Hace solo medio siglo

Le pidió al encargado de la utilería algo parecido a un pez pero que no fuera un pez reconocible, que no se pareciera a ningún otro, que fuera una forma inquietante con un solo ojo, grande, abierto. Ese es el pez y el enorme ojo al que se asoman algunos de los participantes de una orgía en una casa de playa, le interrogan, pero no dice nada. El ojo solo los mira y el grupo se aleja caminando por la arena.
Esta es la escena final de “La Dolce Vita”, la película de Federico Fellini (Rimini, 1920 – Roma, 1993) que ahora cumple los cincuenta años de su estreno, en Milán, inicio de la década de los sesenta, antes que aparecieran los Beatles, mucho antes que Bertrand Russel creara el tribunal para juzgar los crímenes cometidos en la guerra de Vietnam, antes que floreciera el movimiento hippie. Hace cincuenta años, Fellini acababa de cumplir cuarenta años (el 20 de enero) y su película estremeció el mundo del cine, especialmente en Italia, donde todos se creían obligados a opinar, a favor o en contra, hasta llegar a los puños en plena calle, frente a las salas que la exhibían.

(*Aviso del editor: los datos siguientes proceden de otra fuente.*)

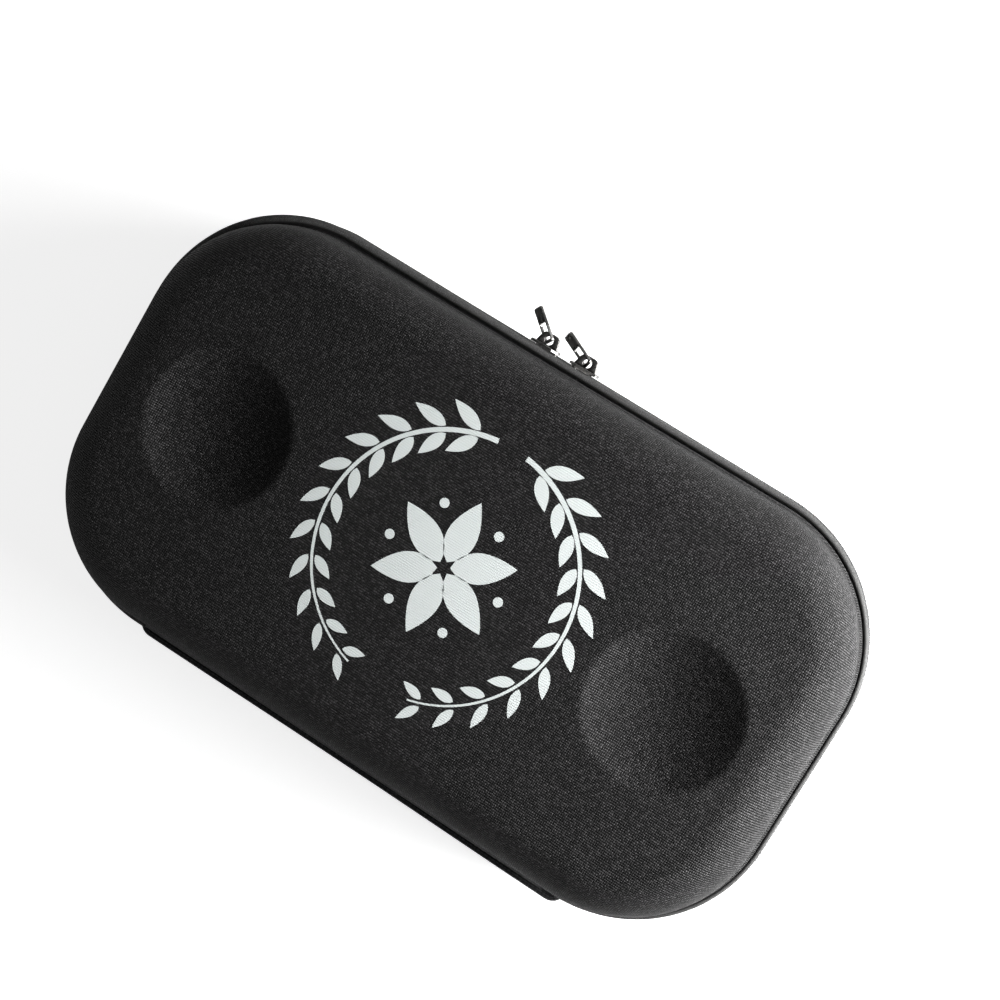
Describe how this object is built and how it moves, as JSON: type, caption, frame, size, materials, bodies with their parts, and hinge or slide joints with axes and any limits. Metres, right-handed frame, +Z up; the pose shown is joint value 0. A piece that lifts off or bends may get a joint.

Casi tres horas de duración, en blanco y negro, la obra ofrecía una mirada (como la del pez) de la aristocracia romana de la época. El hilo conductor de la historia era un periodista, Marcello Rubini (Marcello Mastroiani), cuyo oficio era justamente escribir sobre la gente del “jet set”, un término que se acababa de acuñar ante la aparición de los aviones a turbina y quienes iban de un punto a otro del mundo utilizando el nuevo sistema para viajar más rápidamente. El periodista pasa a ser de un testigo de aquella vida a un protagonista activo de la frivolidad, de los escándalos sexuales, de los engaños, del afán de figurar, de lucirse, de ser perseguido por los fotógrafos que buscan la toma que nadie tiene.
La película se estrenó en Milán el 5 de febrero de 1960, una noche fría y ventosa. La proyección se inició en silencio, pero pronto comenzaron a escucharse gritos de protesta, unos a favor, otros en contra. Se cuenta que al llegar a la fiesta de la casa de la playa algunos espectadores gritaron: “Basta”. Cuando Fellini y su esposa Giulietta Masina se dirigían al vestíbulo del cine, en medio de caras desencajadas por el enojo y el odio que despertaba en ellos el realizador, “Una mujer de edad, enjoyada, de abrigo de visón, blandió el punto ante él y gritó: Está poniendo a Italia en manos de los bolcheviques” (“Fellini, una vida”, Hollis Alpert, Buenos Aires, 1988, p. 14). Un jesuita, amigo de Fellini, Angelo Arpa, escribió un comentario favorable en “Il Quotidiano” diciendo que la conducta pecaminosa que se exhibía en ella se cotejaba con valores morales. Pero “L’Osservatore Romano” dijo que se trataba de una película “desagradable, obscena, indecente y sacrílega”. “Il Quotidiano” se rectificó diciendo que en realidad el título debía ser “La vida repugnante”.
Alberto Moravia dijo que era “la más grande obra que jamás se hubiera hecho en Italia”. Y Pier Paolo Pasolini vio en ella un espíritu realmente católico. Estas reacciones tan dispares hay que considerarlas en el contexto de la época, pero como toda gran obra mantiene íntegra la preocupación de Fellini por el ser humano con sus miserias y sus glorias. En estos cincuenta años muchas cosas han cambiado con una aceleración desconocida. Si Fellini hubiese vivido para ver las “fiestas privadas” del primer ministro italiano, Silvio Berlusconi, y las fotografías en la prensa internacional, hubiese retirado de circulación su película por considerarla muy ingenua.
Además de estremecer la industria y la estética cinematográfica, con esta película Fellini aportó un nuevo término para nuestro diccionario. El fotógrafo que trabajaba con el periodista se llamaba “Paparazzo” y terminó dando su nombre, “paparazzi”, en plural, a este tipo de fotógrafos. También un término, “fellinesco”, para definir una situación absurda o bien: la “mujer fellinesca”, cuyo epítome es la Saraghina de “8 1/2”. Fellini murió el 31 de octubre de 1993 y en marzo de 1994, cinco meses después, murió su esposa Giulietta Masina, dos nombres que iluminaron el arte del siglo XX.